=== Problem to solve ===
Produce an exact copy of the lines from the line that contains "obj.parent = None" to the end of the listing below.

=== Given material ===
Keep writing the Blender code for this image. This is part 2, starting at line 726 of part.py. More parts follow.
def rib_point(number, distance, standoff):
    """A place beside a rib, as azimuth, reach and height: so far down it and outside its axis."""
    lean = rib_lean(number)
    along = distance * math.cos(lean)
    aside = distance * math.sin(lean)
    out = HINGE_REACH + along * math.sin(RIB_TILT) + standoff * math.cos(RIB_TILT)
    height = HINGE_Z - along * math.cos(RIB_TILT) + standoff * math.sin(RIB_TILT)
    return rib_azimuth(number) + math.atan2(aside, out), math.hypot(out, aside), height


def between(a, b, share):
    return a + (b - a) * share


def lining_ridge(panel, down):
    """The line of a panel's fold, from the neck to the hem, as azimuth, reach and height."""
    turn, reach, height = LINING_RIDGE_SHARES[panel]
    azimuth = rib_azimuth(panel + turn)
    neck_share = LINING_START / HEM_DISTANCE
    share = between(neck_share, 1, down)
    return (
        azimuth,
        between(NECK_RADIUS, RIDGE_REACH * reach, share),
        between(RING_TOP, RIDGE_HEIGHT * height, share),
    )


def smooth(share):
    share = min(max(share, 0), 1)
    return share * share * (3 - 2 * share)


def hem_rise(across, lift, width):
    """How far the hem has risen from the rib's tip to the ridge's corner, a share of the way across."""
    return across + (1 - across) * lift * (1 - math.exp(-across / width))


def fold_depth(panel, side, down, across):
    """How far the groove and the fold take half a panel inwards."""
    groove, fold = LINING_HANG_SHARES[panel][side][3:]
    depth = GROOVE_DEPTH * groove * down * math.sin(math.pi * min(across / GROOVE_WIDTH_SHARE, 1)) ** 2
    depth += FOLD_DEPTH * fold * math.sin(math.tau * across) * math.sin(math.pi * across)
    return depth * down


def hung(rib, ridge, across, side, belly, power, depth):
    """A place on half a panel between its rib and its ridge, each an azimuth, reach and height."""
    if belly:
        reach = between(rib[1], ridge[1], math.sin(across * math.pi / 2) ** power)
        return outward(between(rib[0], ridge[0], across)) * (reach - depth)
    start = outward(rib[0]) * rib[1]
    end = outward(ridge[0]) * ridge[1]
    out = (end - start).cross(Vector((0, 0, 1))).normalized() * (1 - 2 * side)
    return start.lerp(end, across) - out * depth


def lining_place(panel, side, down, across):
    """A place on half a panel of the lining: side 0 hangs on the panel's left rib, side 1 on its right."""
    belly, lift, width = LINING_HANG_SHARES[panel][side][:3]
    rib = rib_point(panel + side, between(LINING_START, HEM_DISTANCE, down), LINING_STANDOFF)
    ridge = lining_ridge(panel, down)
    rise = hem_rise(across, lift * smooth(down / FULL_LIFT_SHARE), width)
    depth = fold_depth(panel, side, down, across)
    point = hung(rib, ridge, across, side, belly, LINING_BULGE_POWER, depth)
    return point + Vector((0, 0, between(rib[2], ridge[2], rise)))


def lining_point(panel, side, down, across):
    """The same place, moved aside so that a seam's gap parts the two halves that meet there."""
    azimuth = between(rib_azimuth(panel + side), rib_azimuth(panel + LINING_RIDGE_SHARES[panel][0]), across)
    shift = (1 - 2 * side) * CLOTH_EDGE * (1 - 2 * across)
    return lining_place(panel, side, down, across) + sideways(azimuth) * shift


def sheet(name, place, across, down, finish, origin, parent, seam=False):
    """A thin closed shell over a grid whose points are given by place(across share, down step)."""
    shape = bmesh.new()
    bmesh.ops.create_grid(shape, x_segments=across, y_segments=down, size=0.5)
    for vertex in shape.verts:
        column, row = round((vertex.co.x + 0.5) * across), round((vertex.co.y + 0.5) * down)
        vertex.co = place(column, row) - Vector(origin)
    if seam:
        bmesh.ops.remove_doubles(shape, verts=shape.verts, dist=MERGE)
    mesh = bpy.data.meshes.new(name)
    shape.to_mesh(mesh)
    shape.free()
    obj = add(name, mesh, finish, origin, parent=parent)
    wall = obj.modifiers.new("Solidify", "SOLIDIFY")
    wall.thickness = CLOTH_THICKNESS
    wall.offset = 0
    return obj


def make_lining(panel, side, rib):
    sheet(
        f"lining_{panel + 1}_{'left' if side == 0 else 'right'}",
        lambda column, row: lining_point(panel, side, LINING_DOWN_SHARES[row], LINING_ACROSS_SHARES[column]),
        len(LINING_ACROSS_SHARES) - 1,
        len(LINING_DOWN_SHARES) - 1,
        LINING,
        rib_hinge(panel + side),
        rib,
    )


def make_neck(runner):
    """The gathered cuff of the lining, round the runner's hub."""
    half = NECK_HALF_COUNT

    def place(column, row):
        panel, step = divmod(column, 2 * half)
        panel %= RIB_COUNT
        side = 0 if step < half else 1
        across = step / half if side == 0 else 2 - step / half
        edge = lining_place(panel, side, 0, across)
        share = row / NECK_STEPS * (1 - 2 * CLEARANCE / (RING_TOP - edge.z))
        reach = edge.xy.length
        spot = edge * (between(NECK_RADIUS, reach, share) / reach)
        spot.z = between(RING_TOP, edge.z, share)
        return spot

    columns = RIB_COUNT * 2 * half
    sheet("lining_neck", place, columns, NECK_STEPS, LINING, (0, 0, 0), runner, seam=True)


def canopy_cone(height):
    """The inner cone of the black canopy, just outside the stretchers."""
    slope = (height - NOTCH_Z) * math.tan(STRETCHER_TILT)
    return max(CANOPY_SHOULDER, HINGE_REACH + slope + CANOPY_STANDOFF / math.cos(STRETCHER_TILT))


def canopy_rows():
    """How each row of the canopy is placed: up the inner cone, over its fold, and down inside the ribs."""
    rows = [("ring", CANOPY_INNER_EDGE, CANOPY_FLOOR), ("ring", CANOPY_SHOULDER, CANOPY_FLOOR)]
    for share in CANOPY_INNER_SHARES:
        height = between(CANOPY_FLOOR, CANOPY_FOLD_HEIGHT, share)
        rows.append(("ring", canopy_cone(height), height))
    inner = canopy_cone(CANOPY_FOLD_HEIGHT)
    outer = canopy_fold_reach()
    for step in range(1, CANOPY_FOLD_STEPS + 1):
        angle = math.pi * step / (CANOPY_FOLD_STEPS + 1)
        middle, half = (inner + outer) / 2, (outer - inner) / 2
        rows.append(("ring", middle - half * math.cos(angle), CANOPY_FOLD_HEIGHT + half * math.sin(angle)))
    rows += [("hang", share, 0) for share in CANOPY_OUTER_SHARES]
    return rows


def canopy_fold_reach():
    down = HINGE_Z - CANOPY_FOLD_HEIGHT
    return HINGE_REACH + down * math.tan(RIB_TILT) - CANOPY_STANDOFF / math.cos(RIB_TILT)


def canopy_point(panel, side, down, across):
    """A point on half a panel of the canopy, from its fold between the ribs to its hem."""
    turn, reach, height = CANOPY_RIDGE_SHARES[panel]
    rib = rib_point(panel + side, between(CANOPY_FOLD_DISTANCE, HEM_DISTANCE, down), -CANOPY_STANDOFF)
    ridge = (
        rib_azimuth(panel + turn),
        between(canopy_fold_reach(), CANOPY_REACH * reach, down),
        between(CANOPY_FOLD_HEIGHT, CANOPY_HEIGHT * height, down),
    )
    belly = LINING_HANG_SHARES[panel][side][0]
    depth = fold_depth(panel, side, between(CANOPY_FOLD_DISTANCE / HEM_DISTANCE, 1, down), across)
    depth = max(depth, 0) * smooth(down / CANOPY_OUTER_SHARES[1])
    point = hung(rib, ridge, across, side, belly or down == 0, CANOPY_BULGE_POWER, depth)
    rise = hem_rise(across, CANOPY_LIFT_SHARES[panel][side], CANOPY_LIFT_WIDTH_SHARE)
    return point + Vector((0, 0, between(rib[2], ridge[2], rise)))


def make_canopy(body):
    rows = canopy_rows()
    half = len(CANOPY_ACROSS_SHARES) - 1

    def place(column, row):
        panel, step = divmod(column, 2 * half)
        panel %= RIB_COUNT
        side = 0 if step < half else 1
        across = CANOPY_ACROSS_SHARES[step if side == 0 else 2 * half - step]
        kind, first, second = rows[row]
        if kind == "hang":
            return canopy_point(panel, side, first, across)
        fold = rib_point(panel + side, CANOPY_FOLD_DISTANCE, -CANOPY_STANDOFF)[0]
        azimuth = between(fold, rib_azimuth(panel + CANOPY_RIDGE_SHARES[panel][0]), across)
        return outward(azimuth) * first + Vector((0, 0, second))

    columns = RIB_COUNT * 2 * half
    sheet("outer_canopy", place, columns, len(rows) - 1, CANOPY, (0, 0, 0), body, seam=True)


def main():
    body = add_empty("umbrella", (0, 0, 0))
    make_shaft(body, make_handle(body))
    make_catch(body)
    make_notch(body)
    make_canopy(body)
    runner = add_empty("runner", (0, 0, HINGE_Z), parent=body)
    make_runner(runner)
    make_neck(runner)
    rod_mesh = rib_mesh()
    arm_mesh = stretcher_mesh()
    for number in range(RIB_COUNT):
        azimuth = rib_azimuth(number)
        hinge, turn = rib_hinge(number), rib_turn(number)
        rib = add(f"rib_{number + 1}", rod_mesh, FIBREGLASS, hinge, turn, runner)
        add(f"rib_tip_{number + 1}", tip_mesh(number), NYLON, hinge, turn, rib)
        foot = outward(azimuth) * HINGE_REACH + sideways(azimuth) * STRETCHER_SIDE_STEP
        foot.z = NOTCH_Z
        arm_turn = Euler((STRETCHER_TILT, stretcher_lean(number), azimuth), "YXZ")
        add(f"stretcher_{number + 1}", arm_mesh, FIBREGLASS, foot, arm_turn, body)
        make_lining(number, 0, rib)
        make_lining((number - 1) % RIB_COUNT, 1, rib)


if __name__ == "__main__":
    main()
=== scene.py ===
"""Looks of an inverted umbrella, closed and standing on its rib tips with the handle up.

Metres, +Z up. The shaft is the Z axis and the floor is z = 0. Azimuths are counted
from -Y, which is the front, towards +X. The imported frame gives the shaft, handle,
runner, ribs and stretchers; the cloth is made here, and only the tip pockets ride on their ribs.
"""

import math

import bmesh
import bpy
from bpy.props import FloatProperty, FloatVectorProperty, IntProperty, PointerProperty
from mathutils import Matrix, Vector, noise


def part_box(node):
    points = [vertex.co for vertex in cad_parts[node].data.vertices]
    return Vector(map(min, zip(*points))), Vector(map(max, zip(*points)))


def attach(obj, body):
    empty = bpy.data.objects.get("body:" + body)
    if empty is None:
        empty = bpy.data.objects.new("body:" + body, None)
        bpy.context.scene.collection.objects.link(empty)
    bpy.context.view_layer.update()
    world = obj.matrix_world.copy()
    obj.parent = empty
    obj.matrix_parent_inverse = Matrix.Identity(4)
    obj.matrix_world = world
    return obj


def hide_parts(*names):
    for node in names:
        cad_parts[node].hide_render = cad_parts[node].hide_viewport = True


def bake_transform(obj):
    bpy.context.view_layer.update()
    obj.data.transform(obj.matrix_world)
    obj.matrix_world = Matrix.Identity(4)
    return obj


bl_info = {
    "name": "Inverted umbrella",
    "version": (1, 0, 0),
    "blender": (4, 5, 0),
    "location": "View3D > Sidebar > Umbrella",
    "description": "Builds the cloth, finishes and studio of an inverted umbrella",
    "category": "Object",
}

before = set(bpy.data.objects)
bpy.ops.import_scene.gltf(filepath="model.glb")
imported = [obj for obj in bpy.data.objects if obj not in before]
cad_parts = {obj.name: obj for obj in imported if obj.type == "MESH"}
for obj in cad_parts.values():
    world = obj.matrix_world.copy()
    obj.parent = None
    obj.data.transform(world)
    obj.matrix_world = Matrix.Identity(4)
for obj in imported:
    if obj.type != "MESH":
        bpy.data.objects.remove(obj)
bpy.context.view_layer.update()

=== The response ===
    obj.parent = None
    obj.data.transform(world)
    obj.matrix_world = Matrix.Identity(4)
for obj in imported:
    if obj.type != "MESH":
        bpy.data.objects.remove(obj)
bpy.context.view_layer.update()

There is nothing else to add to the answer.